Visualize one person in front of you. Now imagine talking directly to them, as if you're offering advice to a friend. Address your friend “John,” not the “ideal” version of John, but John specifically. Then speak to John’s fears, frustrations, dreams, and wants.

For example:

  • Instead of “Breathe” say “Take a deep breath, so you put a pause on the rising rage in your stomach every time your boss messages you 30 seconds before your Monday status meeting and asks you to lead it for them.”
  • Instead of “Be flexible” say “You’ll be more flexible, so you stop getting those 2 P.M. cramps in your hip flexor muscles, sitting in your rigid computer chair.”
  • Instead of “Take care of yourself” say “Take care of yourself and save hundreds of wasted hours each year from all the times when you’ve burned out in the past.”

When you speak directly to the reader—a very specific type of reader, you are saying: “I understand you. I get you. I know the little problems you experience on a day-to-day basis.”

Suddenly, you’ll make every reader feel like the center of the universe.

Tip #2: Don’t Use Formal Language

You are the customer's friend—not a distant expert.

Casual language makes your writing relatable. And if you're recommending a product or service, speak plainly. Your goal is to make your reader feel comfortable and understood.

  • Use contractions: "It's" instead of “it is" or "you’re" instead of "you are."
  • Drop the formality: “Use” instead of "utilize" or “help” instead of "facilitate."
  • Use simple sentences: If you can say it in 3 words, do it.

For example, if your friend asked you for a vacuum recommendation, you most certainly would not say, “This device synchronizes efficiencies across multi-level floor plan designs.” Who talks like that? Nobody.

Instead, you’d say, “Let me tell you. My dog got into the mud and tracked it all over my house. I thought it was going to be a nightmare to clean, but my Dyson vacuum picked up every last bit of dirt and now my carpet looks brand new!” See how much more natural that sounds?!

Think about how you would explain your ideas to a friend, and then write that down.

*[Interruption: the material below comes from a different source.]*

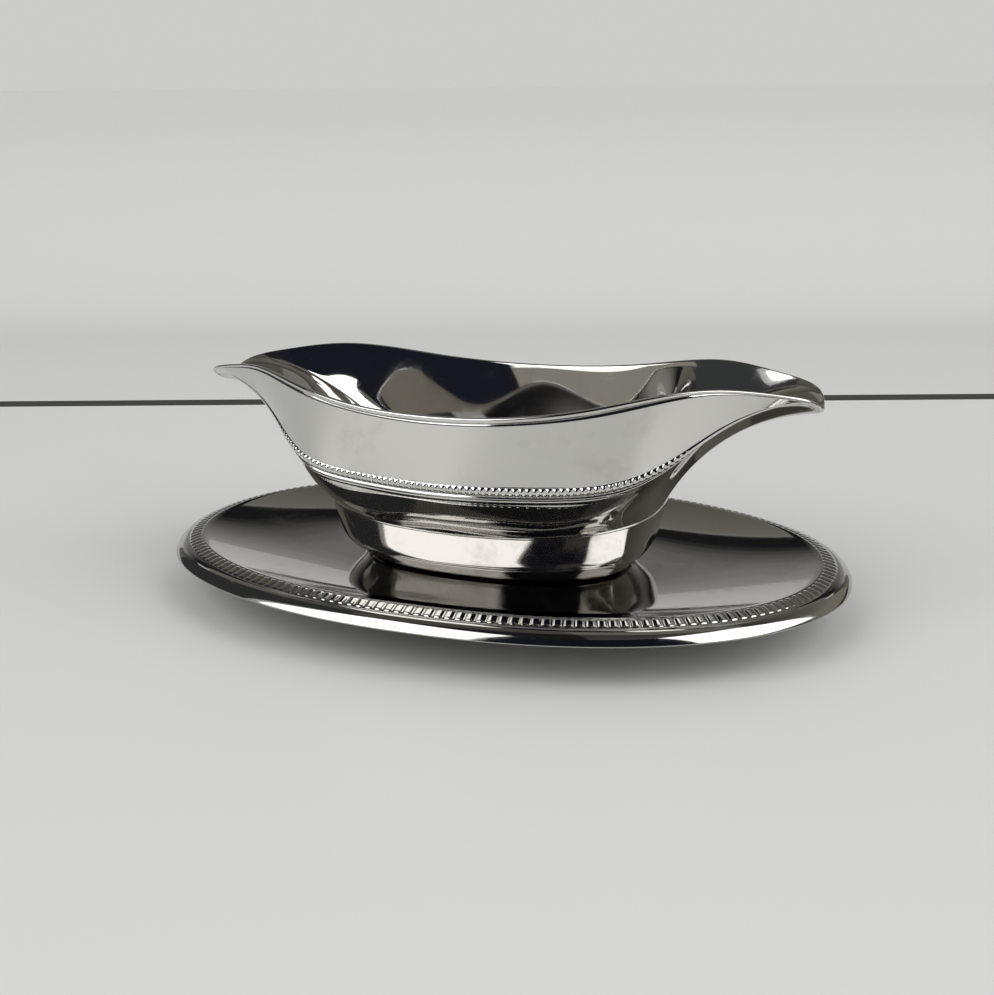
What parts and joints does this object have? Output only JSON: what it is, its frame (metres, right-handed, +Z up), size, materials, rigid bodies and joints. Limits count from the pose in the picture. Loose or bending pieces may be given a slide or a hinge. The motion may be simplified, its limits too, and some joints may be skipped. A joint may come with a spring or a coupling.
{
  "type": "sauce boat",
  "caption": "Polished steel sauce boat with a pouring spout at each end and a beaded girdle, welded into the well of an oval underplate with a ribbed border.",
  "frame": {"origin": "on the table, below the middle of the boat and of the underplate", "axes": "+X along the boat from spout to spout, +Y across it, +Z up"},
  "size_m": [0.225, 0.152, 0.075],
  "materials": {
    "boat_steel": "mirror-polished stainless steel with faint smudges and fine scratches",
    "plate_steel": "mirror-polished stainless steel with fine scratches from use",
    "weld_steel": "dull welded steel, hidden between the two pressings"
  },
  "bodies": {
    "root": {"boat_shell": "boat_steel", "underplate": "plate_steel", "weld_nugget_1": "weld_steel", "weld_nugget_2": "weld_steel", "weld_nugget_3": "weld_steel", "weld_nugget_4": "weld_steel"}
  },
  "joints": []
}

Tip #3: Separate Writing For Insiders And Outsiders

Insiders speak the language of your niche—Outsiders don’t.

When speaking to Insiders, you can use niche/industry language. But Outsiders are beginners. And they aren’t fluent yet in the languaging, terms, phrases, and jargon used in your category.

Let's say you're writing about the benefits of meditation for reducing stress. Outsiders won’t understand "cortisol levels" or "the sympathetic nervous system." But they are much more likely to identify with "You know that feeling you get when you're walking alone in a dark alley and you suddenly hear a strange noise? Your heart races, your breathing gets faster, and your muscles tense up - that's your body's way of preparing to either fight off an attacker or run away from danger."

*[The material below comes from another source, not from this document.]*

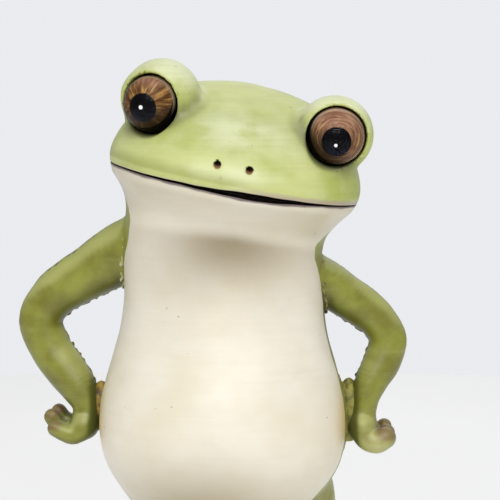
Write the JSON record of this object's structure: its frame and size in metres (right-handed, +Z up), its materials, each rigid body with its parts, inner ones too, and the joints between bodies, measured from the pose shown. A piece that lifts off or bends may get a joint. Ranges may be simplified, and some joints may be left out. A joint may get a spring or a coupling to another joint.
{
  "type": "standing frog figurine",
  "caption": "Hand-painted cast-resin tree frog figurine standing upright with hands on hips, head tilted, bulging domed eyes and a wide closed-mouth smile.",
  "frame": {"origin": "centre of the bounding box in plan, on the surface the frog stands on", "axes": "+Z up, the frog faces -Y, its own left side is on +X"},
  "size_m": [0.098, 0.0546, 0.185],
  "materials": {
    "painted_resin": "satin",
    "resin_putty": "satin",
    "painted_iris": "gloss",
    "clear_acrylic": "gloss",
    "steel": "satin",
    "plug_rubber": "matte",
    "felt": "matte"
  },
  "bodies": {
    "root": {"head_and_trunk_shell": "painted_resin", "pour_hole_plug": "plug_rubber", "left_arm_casting": "painted_resin", "left_arm_wire": "steel", "left_shoulder_bead": "resin_putty", "left_hip_putty": "resin_putty", "left_leg_casting": "painted_resin", "left_leg_rod": "steel", "left_foot_pad": "felt", "left_eye_ball": "painted_iris", "left_eye_dome": "clear_acrylic", "right_arm_casting": "painted_resin", "right_arm_wire": "steel", "right_shoulder_bead": "resin_putty", "right_hip_putty": "resin_putty", "right_leg_casting": "painted_resin", "right_leg_rod": "steel", "right_foot_pad": "felt", "right_eye_ball": "painted_iris", "right_eye_dome": "clear_acrylic"}
  },
  "joints": []
}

Make sure your readers can understand what you're saying.

You don't want them to feel confused or left out.

Tip #4: Don’t Inflate The Problem (Or The Solution)

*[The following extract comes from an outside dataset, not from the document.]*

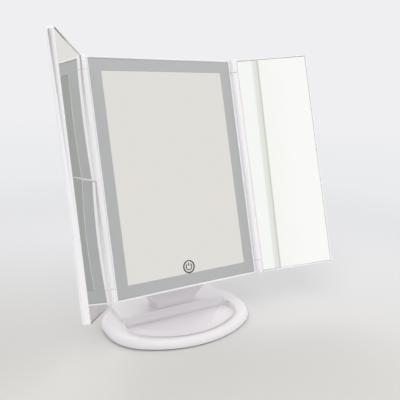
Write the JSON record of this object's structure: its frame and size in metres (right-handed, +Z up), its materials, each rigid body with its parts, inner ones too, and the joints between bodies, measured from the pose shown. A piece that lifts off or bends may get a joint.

Resist the urge to exaggerate problems or solutions.

Instead, keep it simple and straightforward. Present the problem and offer the solution without unnecessary fanfare. Your reader will appreciate your honesty and directness.

“Have you ever had an impossible, excruciating, mind-bogglingly frustrating time finding something to watch on TV?” There is no need for all this description. Just say: “Can’t find anything to watch?”

And when it comes time to tell the customer “the answer,” don’t feel the need to do a big song and dance. Just tell them: to solve X, you need Y. “And Y is what we specialize in.” Don’t overcomplicate it.

Just say what the problem or the solution is.

Tip #5: Teach, Don’t Sell

You aren’t selling anything—you are opening the door to change.

  • Nobody buys an electric car until they LEARN why it’s good for the environment.
  • Nobody buys a Peloton until they LEARN why working out from home is so efficient.
  • Nobody buys a writing course until they LEARN why writing online is so beneficial.

Which is why your number one goal is to educate your readers.

Help them understand WHY your product or service is relevant to them and what benefits they will receive for buying or reading. This builds trust. And when you build trust, people are more likely to purchase from you or return to you for even more education in the future.

The most successful writers and copywriters don't think of themselves as “salespeople”—they see themselves as educators, helping their audience solve problems and achieve their goals.

That's it for today's Digital Writing Compass!